In the second race on October 9, Vigilant won the 11:25 am start by 5 seconds, but Valkyrie II worked out to an early lead of 5 boat lengths in a building 24 mph breeze. By the first mark, Vigilant held a five-minute lead and worked out to a 9-minute lead at the second mark. At the finish Vigilant beat Valkyrie II by 12 minutes 30 seconds—10 minutes 35 seconds in corrected time.

In the third race on October 13, 1893, Lord Dunraven, was facing elimination but was certain the Valkyrie II could equal or better Vigilant in the strong breeze. Valkyrie II led the windward leg, but lost a spinnaker at the two-thirds point of the downwind run. At the finish, Vigilant beat Valkyrie II by 40 seconds in corrected time to successfully defend the cup.

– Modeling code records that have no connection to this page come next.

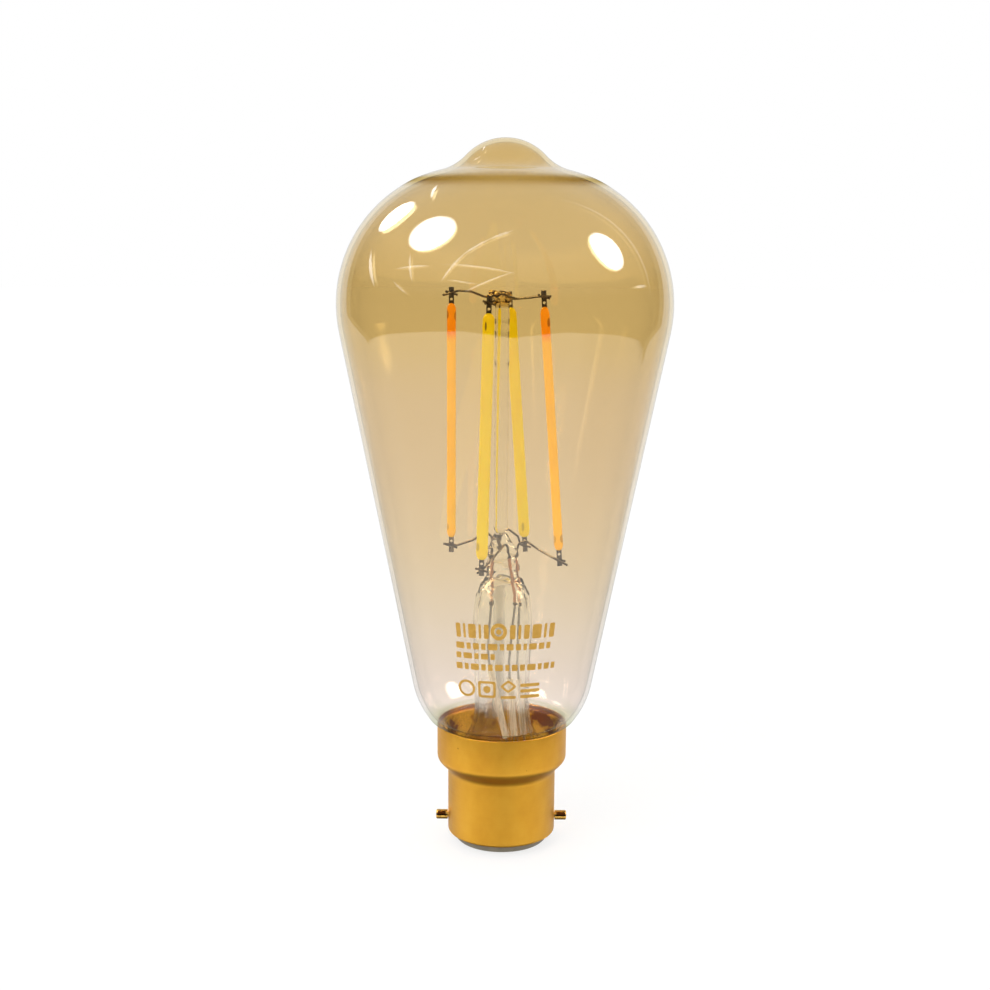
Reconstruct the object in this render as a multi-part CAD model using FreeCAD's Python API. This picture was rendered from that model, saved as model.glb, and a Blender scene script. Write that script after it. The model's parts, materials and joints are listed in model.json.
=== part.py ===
"""Smart light bulb with a tall tapered glass envelope, four filaments and a bayonet cap.

Millimetres. The bulb stands cap down on its two solder contacts: +Z runs from the contacts up to
the glass tip along the bulb's axis, X runs through the two bayonet pins and -Y is the front, where
the maker's print is. Every sub-part is written to parts/ as a solid of its own.
"""

import FreeCAD, Part
import os
from math import cos, radians, sin, tan

Vector = FreeCAD.Vector
UP = Vector(0, 0, 1)
ACROSS = Vector(1, 0, 0)

# Bayonet cap: a shell that the lampholder grips, and a wider collar that holds the glass.
SHELL_RADIUS = 11.0
SHELL_TOP = 15.65
SHELL_FOOT = 2.1
SHELL_ROUND = 1.0
SHELL_MOUTH_RADIUS = 9.5
COLLAR_RADIUS = 13.2
COLLAR_FOOT = 17.9
COLLAR_RIM = 25.35
BRASS = 0.4

# Bayonet pins.
PIN_RADIUS = 1.0
PIN_HEIGHT = 5.0
PIN_REACH = 13.5
PIN_ROUND = 0.3
PIN_TAIL = 0.2
PIN_TAIL_RADIUS = 0.6
PIN_SHOULDER = 0.1

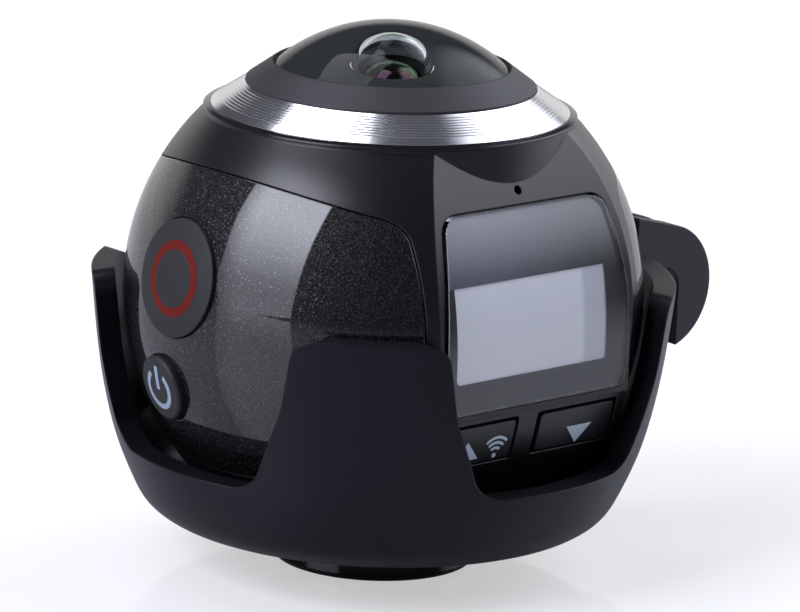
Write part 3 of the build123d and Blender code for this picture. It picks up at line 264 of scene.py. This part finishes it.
# Side panels: glossy caps of black acrylic with fine metal flake under a clear lacquer.
# The flakes twinkle one by one, and the lacquer mirrors the soft boxes with a sharp edge. Real flakes
# are about 0.05 mm across, and are drawn at 0.12 mm so that they show.
flake_size = 0.12 * mm
tree = start_material("black_flake_lacquer")
where = add_node(tree, "ShaderNodeTexCoord").outputs["Object"]
flakes = add_node(tree, "ShaderNodeTexVoronoi", Vector=where, Scale=1 / flake_size)
chance = add_node(tree, "ShaderNodeSeparateColor", _0=flakes.outputs["Color"])
lit = add_node(tree, "ShaderNodeMapRange", Value=chance.outputs[0], From_Min=0.80, From_Max=1.0)
core = add_node(tree, "ShaderNodeMapRange", Value=flakes.outputs["Distance"], From_Min=0.55,
                From_Max=0.15)
flake = add_node(tree, "ShaderNodeMath", times, _0=lit.outputs[0], _1=core.outputs[0])
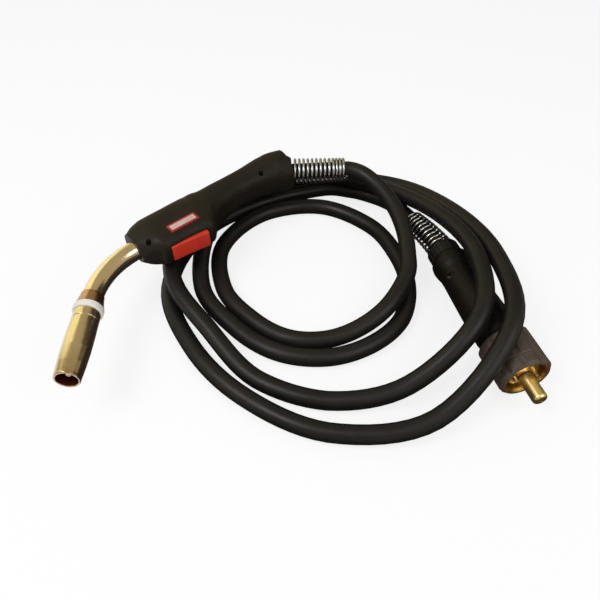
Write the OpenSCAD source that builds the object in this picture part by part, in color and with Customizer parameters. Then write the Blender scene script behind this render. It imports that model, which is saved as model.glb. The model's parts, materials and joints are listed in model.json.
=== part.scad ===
// MIG welding torch with its coiled lead and its plug, lying on a flat surface.
// Millimetres, +Z up. The origin is on the surface, below the middle of the grip.
// Torch coordinates: s runs from the handle's front face to its rear, q runs to the
// side away from the trigger, z runs up from the plane where the two shells meet.

/* [Layout] */
// Height of the plane where the handle's shells meet, above the surface
lay_z = 58; // [58:0.5:70]
// Heading of the handle from its front to its rear, anticlockwise from +X
grip_heading = 42; // [41:0.25:43]
// Distance from the handle's front face to the point above the origin
grip_mid = 108; // [100:1:116]

/* [Neck] */
// Outer diameter of the neck's metal tube
neck_od = 20; // [18:0.5:22]
// Wall of the neck's metal tube
neck_wall = 1; // [0.8:0.1:1.4]
// Bend radius of the neck's centre line
neck_r = 87; // [70:1:110]
// Angle that the neck bends through
neck_bend = 48; // [30:1:60]
// Outer diameter of the current-carrying tube in the neck
core_od = 14; // [12:0.5:14.5]
// Inner diameter of the current-carrying tube
core_id = 6; // [5.4:0.2:8]
// Outer diameter of the wire liner
liner_od = 4.6; // [4:0.1:4.8]
// Inner diameter of the wire liner
liner_id = 2.4; // [1.6:0.1:3]
// Length of the flared ferrule in front of the neck
ferrule_len = 12; // [10:1:14]
// Diameter of the ferrule's wide front end
ferrule_od = 26.5; // [25:0.5:28]

/* [Nozzle] */
// Length of the gas nozzle
nozzle_len = 72; // [64:1:84]
// Diameter of the nozzle in its middle
nozzle_od = 25.6; // [25:0.2:28]
// Diameter of the nozzle at its rear end
nozzle_rear_od = 24.6; // [24.2:0.2:25]
// Diameter of the nozzle at its mouth
mouth_od = 23; // [22:0.5:24]
// Bore of the nozzle at its mouth
mouth_id = 18.5; // [17.5:0.5:19.5]
// Distance from the nozzle's rear face to the ring line round it
ring_line_at = 9; // [6:0.5:14]
// Diameter of the white insulating ring
ring_od = 28; // [27:0.5:31]
// Length of the insulating ring that shows
ring_len = 7; // [5.5:0.5:10]
// Diameter of the insulating sleeve inside the nozzle
sleeve_od = 20.8; // [20.4:0.2:21.4]
// Length of the insulating sleeve inside the nozzle
sleeve_len = 18; // [16:1:24]
// Diameter of the contact tip
tip_od = 8; // [6:0.5:10]
// Bore of the contact tip
tip_bore = 1.2; // [0.8:0.1:1.8]
// Distance that the contact tip stays behind the nozzle's mouth
tip_recess = 5; // [3:0.5:8]
// Length of the contact tip in front of its holder
tip_len = 32; // [28:1:36]
// Holes round the gas diffuser
gas_holes = 8; // [6:1:10]

/* [Handle] */
// Length of the handle from its front face to its rear rim
handle_len = 199; // [190:1:210]
// Distance from the handle's axis to its back side
back_side = 25; // [24:0.5:28]
// Distance from the handle's axis to the front side beside the trigger
front_side = 30; // [29:0.5:32]
// Distance from the handle's axis to the tip of the guard behind the trigger
guard_side = 33.5; // [32:0.5:36]
// Distance from the handle's axis to the front side of the grip
grip_side = 8; // [8:0.5:11]
// Half thickness of the handle beside the trigger
body_half = 18.8; // [18:0.1:19]
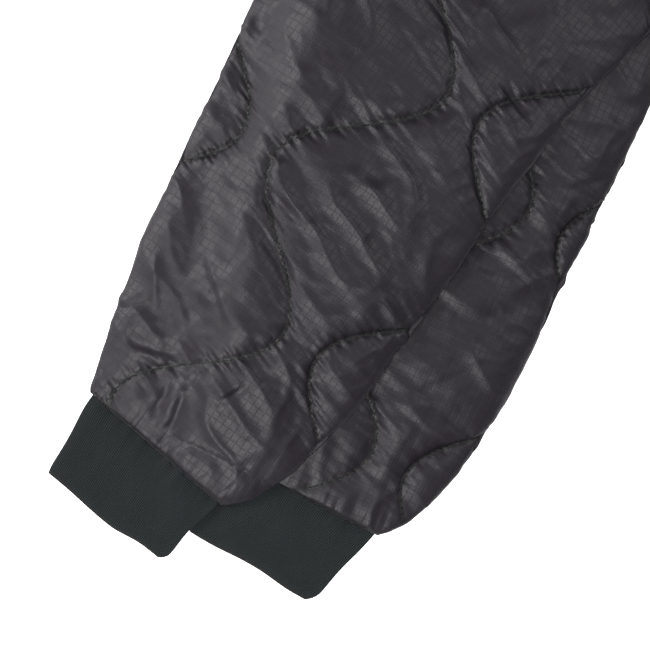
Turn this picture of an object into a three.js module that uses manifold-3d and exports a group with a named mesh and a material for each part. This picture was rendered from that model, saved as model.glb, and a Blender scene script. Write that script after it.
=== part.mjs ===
// Quilted zip-up hoodie: zipped, folded in half along its centre line with the fronts outside,
// and laid on a flat surface. Both sleeves reach to the same side, the left one over the right one.
//
// Millimetres. X runs across the folded body, with the fold at x = 0 and the sleeves towards -X.
// Y runs from the hem to the hood. Z is up, and the surface it lies on is z = 0.

import * as THREE from 'three';
import { mergeVertices } from 'three/addons/utils/BufferGeometryUtils.js';
import Module from 'manifold-3d';

const wasm = await Module();
wasm.setup();

// ---------------------------------------------------------------- driving dimensions

const WALL = 4;                            // padded panel: two layers of nylon and the batting
const LAYER_GAP = 0.4;                     // between panels that lie on each other
const SEAM_GAP = 0.3;                      // between pieces at a seam
const LAYER = WALL + LAYER_GAP;
const STACK = 4 * WALL + 3 * LAYER_GAP;    // front, back, back, front
const MIDDLE = STACK / 2;
const FOLD_X = -MIDDLE;                    // centre of the lengthwise fold

const HEM_HEIGHT = 65;
const HEM_SIDE_X = -258;                   // the rib band is narrower than the panels above it
const RIB_WALL = 3.6;
const SIDE_X = -290;                       // side seam at the top of the hem band
const UNDERARM = { x: -300, y: 430 };
const SHOULDER = { x: -262, y: 662 };      // outer end of the shoulder seam
const NECK = { x: -95, y: 710 };           // inner end of the shoulder seam
const FRONT_NECK_Y = 628;
const BACK_NECK_Y = 690;
const ARMHOLE_DEPTH = 30;                  // how far the armhole curves in from a straight line

const ZIP_X = -16;                         // centre line of the zip, on the upper face
const PANEL_TO_ZIP = 8;                    // from the centre of the zip to a front's edge
const TAPE_INNER = 3.3;
const TAPE_OUTER = 7.6;
const TAPE_THICK = 1;
const CHAIN_WIDTH = 5.4;
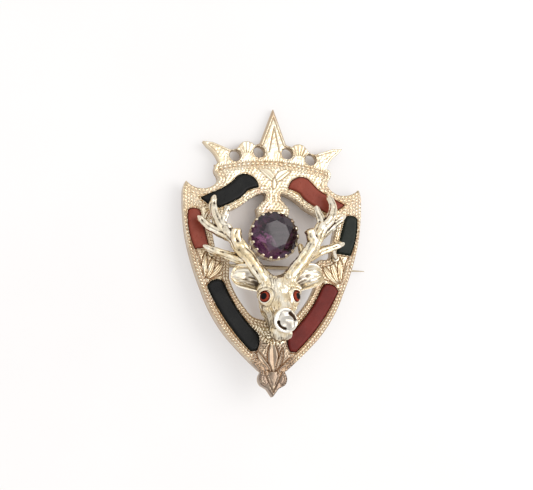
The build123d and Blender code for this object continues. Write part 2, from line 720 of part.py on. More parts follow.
# The whole lies tilted on its hinge, catch and crown tip, with its origin under the middle of its box
tilt = Rot(-REST_TILT, 0, 0)
lying = {name: tilt * shape for name, shape in parts.items()}
boxes = [shape.bounding_box() for shape in lying.values()]
low = Vector(*(min(getattr(box.min, axis) for box in boxes) for axis in "XYZ"))
high = Vector(*(max(getattr(box.max, axis) for box in boxes) for axis in "XYZ"))
place = Pos(-(low.X + high.X) / 2, -(low.Y + high.Y) / 2, -low.Z)

os.makedirs("parts", exist_ok=True)
for name, shape in lying.items():
    export_step(place * shape, f"parts/{name}.step")
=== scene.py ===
"""A stag head brooch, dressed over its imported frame.

Shapes are worked out in the plate's own frame, in millimetres: X runs across the shield,
Y towards its crown and Z out of its face, which is at Z = 0.
"""

import json
import logging
import math
from dataclasses import dataclass, field
from enum import Enum

import bmesh
import bpy
import numpy as np
from mathutils import Matrix, Vector
from mathutils.geometry import delaunay_2d_cdt


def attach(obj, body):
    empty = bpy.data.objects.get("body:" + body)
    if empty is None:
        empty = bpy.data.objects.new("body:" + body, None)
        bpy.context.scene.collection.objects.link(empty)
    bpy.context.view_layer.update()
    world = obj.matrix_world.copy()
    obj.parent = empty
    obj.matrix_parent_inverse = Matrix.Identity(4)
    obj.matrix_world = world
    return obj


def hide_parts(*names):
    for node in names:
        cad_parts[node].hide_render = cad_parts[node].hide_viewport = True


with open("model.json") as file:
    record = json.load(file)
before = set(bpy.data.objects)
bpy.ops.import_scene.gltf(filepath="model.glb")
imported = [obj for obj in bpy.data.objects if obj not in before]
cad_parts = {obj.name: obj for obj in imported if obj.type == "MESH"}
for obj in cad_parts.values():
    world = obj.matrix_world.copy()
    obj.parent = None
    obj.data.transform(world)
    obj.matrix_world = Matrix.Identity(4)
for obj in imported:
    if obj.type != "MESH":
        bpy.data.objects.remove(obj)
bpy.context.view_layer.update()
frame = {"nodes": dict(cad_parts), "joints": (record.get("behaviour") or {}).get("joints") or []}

Array = np.ndarray
Mesh = tuple[Array, list[Array]]
Pair = tuple[float, float]
Triple = tuple[float, float, float]
Socket = bpy.types.NodeSocket
log = logging.getLogger("brooch")

MM = 0.001
BODY = "brooch"
PIN_BODY = "pin"

# Places and heights on the plate, in millimetres
HINGE_ON_PLATE = (-13.5, -2.7, -4.6)
CROWN_BACK = -1.6
SHIELD_BACK = -2.4
CROWN_FOOT_Y = 17.25
CAST_PIVOT = (0.0, -8.0)
CAST_ROLL = math.radians(3.0)
GEM_CENTRE = (0.0, 2.8, 0.9)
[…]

The World reported it as the fastest race ever sailed, over a course of 15 miles to windward and return under reefed sail and a gale.

In 1894 Vigilant was bought by Howard Gould and became the first America's Cup defender to sail in Europe for the British yachting season. In the Mount's Bay Regatta of July 28, 1894 the Vigilant was piloted by Benjamin Nicholls of Penzance and the Prince of Wales's (later Edward VII) yacht Britannia was piloted by Ben's brother Philip Nicholls. The Britannia won by just over 7 minutes. People came by train from all over the south west to watch this race. Both brothers were Trinity House pilots of Penzance. In sixteen races against Britannia, Vigilant was beaten twelve times. Vigilant raced in the defender trials for the 1895 America's Cup won by Defender. From 1896 to 1910 Vigilant had six different owners. Massachusetts socialite Frederick Lothrop Ames Jr. purchased the Vigilant in 1902. Her final owner was William Iselin who sailed her from 1906 until 1910.

Vigilant was broken up at a New London junkyard in 1910.